▶ Written problem
Below are records; quote them exactly from the first line through the line that contains "from scipy.spatial import Delaunay".
+++
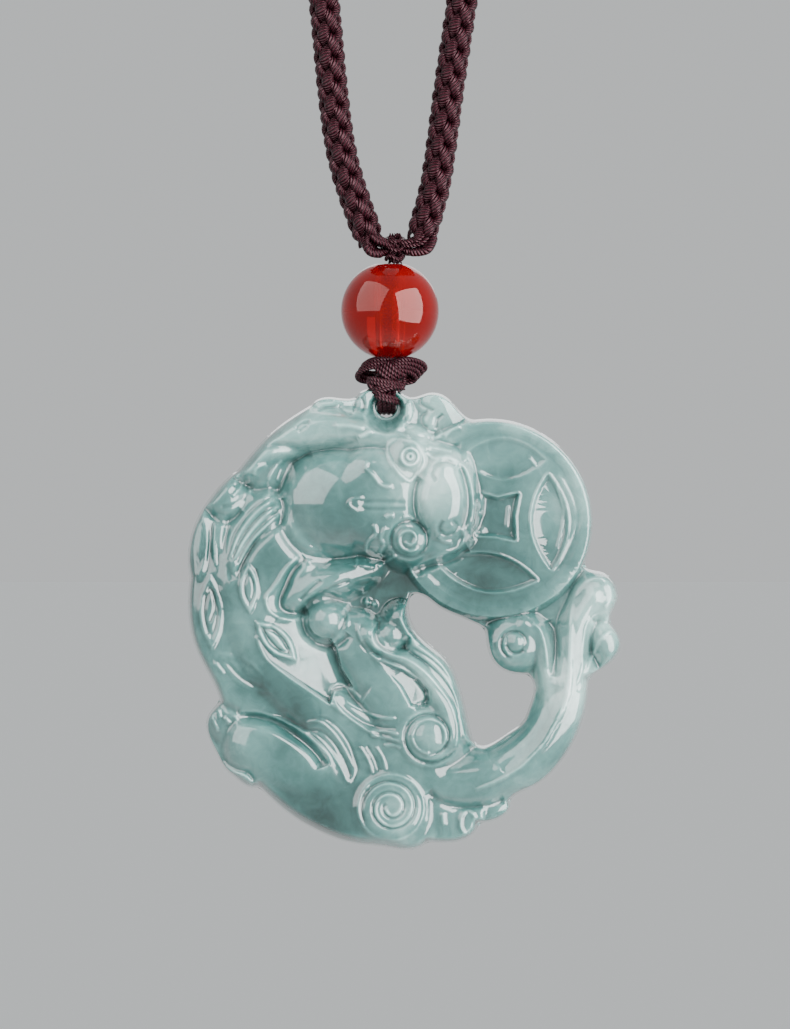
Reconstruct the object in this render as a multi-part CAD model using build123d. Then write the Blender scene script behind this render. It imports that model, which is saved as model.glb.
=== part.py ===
from build123d import *
import math
import os
import numpy as np
from scipy.spatial import Delaunay

# A carved jade pendant on a braided neck cord, in millimetres. The carved face looks along -Y,
# +X is to its right and +Z up. The origin is the underside of the top of the neck loop, where it hangs.

# Neck cord: a whole loop, and its route from one side of the gathering knot round to the other,
# as distances to the right of the bead's axis and up from the middle of the gathering knot
neck_cord_diameter = 3.4
arch_top = 293.0
bend_share = 0.45  # how much of the shorter run each bend's arc takes up
neck_route = [
    (-1.9, 0.5), (-3.6, 4.9), (-5.1, 10.0), (-5.9, 16.4), (-6.7, 25.4), (-8.2, 39.0), (-11.5, 66.0),
    (-17.7, 112.0), (-24.0, 164.0), (-29.0, 216.0), (-31.4, 249.0), (-30.4, 268.0), (-22.4, 284.6),
    (-8.0, arch_top),
    (8.0, arch_top), (22.4, 284.6), (30.6, 268.0), (31.8, 249.0), (29.6, 216.0), (24.8, 164.0),
    (18.6, 112.0), (12.8, 66.0), (9.3, 39.0), (7.4, 25.4), (6.0, 16.4), (5.2, 10.0), (4.4, 4.9), (2.9, 0.5),
]

# Knots, bead and thread
gather_width = 2.2
gather_height = 3.1
gather_end = 0.8
gather_shift = 0.5
bead_diameter = 10.0
bead_height = 9.5
bead_bore = 2.0
thread_diameter = 1.6
knot_width = 6.9
knot_height = 2.9
knot_end = 4.1
seat_gap = 0.06

# Thread hole, the bridge of jade above it and the doubled thread that goes round the bridge.
# The land is the flat round the hole, as a share of its diameter, and past it the faces rise by the slope.
# The jade swings about a line that lies pivot_rise above the top of the hole.
hole_diameter = 2.1
hole_land = 0.8
hole_slope = 1.3
bridge_height = 0.92
bridge_thickness = 2.8
pivot_rise = 0.5
bail_width = 1.6
bail_thickness = 0.8
bail_clearance = 0.1
knot_clearance = 0.6

# Jade: its size, and where the thread hole lies across it and up it, as shares of that size
jade_width = 44.2
jade_height = 47.1
hole_share = (0.458, 0.956)
bead_axis_share = 0.466
relief_height = 6.4
back_height = 3.0
edge_half = 0.7
edge_round = 4.0
opening_round = 2.6

# Cash coin: a disc with a raised rim, a square recess and leaf-shaped recesses round it
coin_radius = 10.0
coin_share = (0.704, 0.719)
coin_rise = 3.0
coin_rim_width = 1.6
coin_rim_rise = 0.4
coin_side_slope = 3.5
coin_side_inset = 0.2
coin_ledge_width = 1.5
coin_outline_angle = 38.0
coin_square = 4.1
coin_square_shift = 0.5
coin_square_depth = 1.2
leaf_length = 9.2
leaf_width = 3.3
leaf_depth = 0.8
coin_turn = -3.0
coin_leaves = [
    # angle round the coin, distance of the leaf's middle from the coin's, as a share of the coin's radius
    (-5.0, 0.56),
    (-96.0, 0.55),
    (77.0, 0.62),
]

# Outline of the jade, clockwise from the bridge's right end, one row for each stretch between two notches.
# Across and up are shares of the jade's width and height, and each row starts where the last one ends.
outline_rows = [
    ("crest", [(0.506, 0.981), (0.529, 0.981), (0.550, 0.989), (0.580, 0.989), (0.612, 0.968),
               (0.633, 0.944), (0.655, 0.931)]),
    ("coin", None),
    ("scroll", [(0.911, 0.613), (0.933, 0.606), (0.958, 0.602), (0.977, 0.589), (0.991, 0.565),
                (0.991, 0.539), (0.979, 0.515), (0.973, 0.494)]),
    ("scroll tip", [(0.973, 0.494), (0.991, 0.472), (1.000, 0.450), (0.993, 0.426), (0.968, 0.400),
                    (0.940, 0.383), (0.924, 0.370)]),
    ("tail", [(0.924, 0.370), (0.921, 0.329), (0.908, 0.275), (0.882, 0.221), (0.838, 0.167),
              (0.794, 0.136), (0.755, 0.119), (0.741, 0.108)]),
    ("long toe", [(0.741, 0.108), (0.744, 0.093), (0.723, 0.071), (0.695, 0.061), (0.670, 0.058)]),
    ("toes", [(0.670, 0.058), (0.661, 0.037), (0.637, 0.022), (0.594, 0.015), (0.552, 0.017)]),
    ("underside", [(0.552, 0.017), (0.536, 0.006), (0.497, 0.000), (0.457, 0.006), (0.406, 0.011),
                   (0.349, 0.022), (0.291, 0.045), (0.233, 0.078), (0.189, 0.113), (0.164, 0.136)]),
    ("knee", [(0.164, 0.136), (0.139, 0.136), (0.111, 0.154), (0.088, 0.173), (0.067, 0.208),
              (0.044, 0.255), (0.044, 0.288), (0.055, 0.305), (0.074, 0.323)]),
    ("flank", [(0.074, 0.323), (0.053, 0.370), (0.023, 0.424), (0.005, 0.478), (0.000, 0.539),
               (0.004, 0.590)]),
    ("shoulder", [(0.004, 0.590), (0.002, 0.660), (0.016, 0.708), (0.044, 0.755), (0.081, 0.797),
                  (0.115, 0.823)]),
    ("back", [(0.115, 0.823), (0.152, 0.866), (0.196, 0.907), (0.247, 0.942), (0.284, 0.963)]),
    ("crown", [(0.284, 0.963), (0.326, 0.981), (0.360, 0.977), (0.388, 0.979)]),
    ("spike", [(0.388, 0.979), (0.395, 0.991), (0.411, 0.998), (0.427, 0.998)]),
]

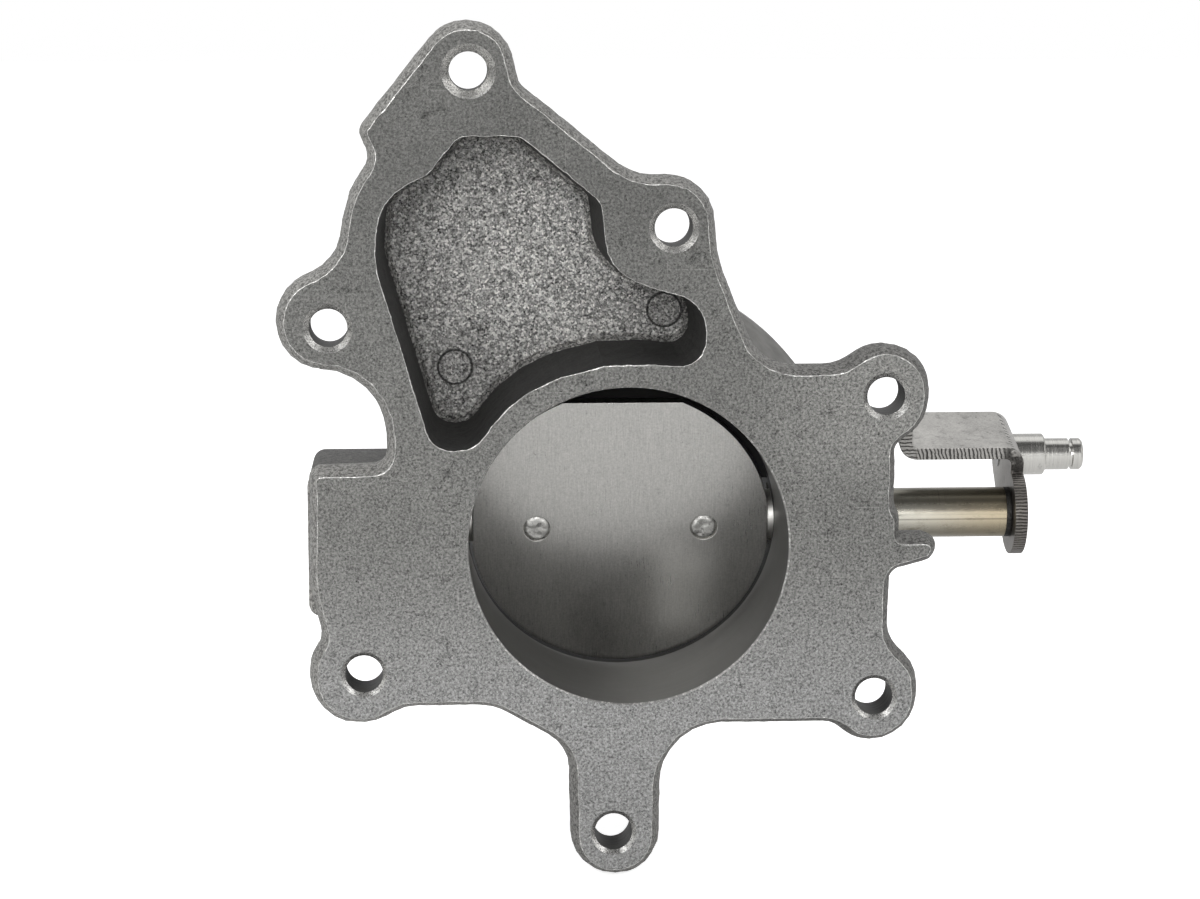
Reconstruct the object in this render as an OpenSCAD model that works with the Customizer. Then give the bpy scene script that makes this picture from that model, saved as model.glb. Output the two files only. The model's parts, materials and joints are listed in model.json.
+++
▶ Reply to the task
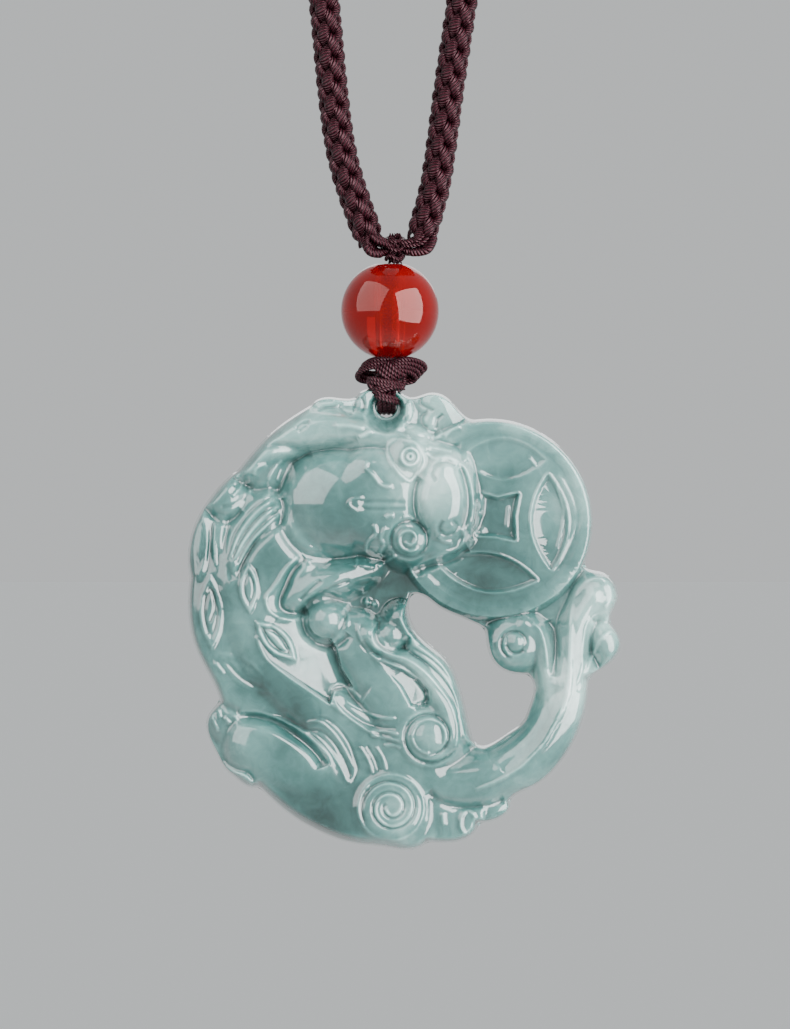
Reconstruct the object in this render as a multi-part CAD model using build123d. Then write the Blender scene script behind this render. It imports that model, which is saved as model.glb.
=== part.py ===
from build123d import *
import math
import os
import numpy as np
from scipy.spatial import Delaunay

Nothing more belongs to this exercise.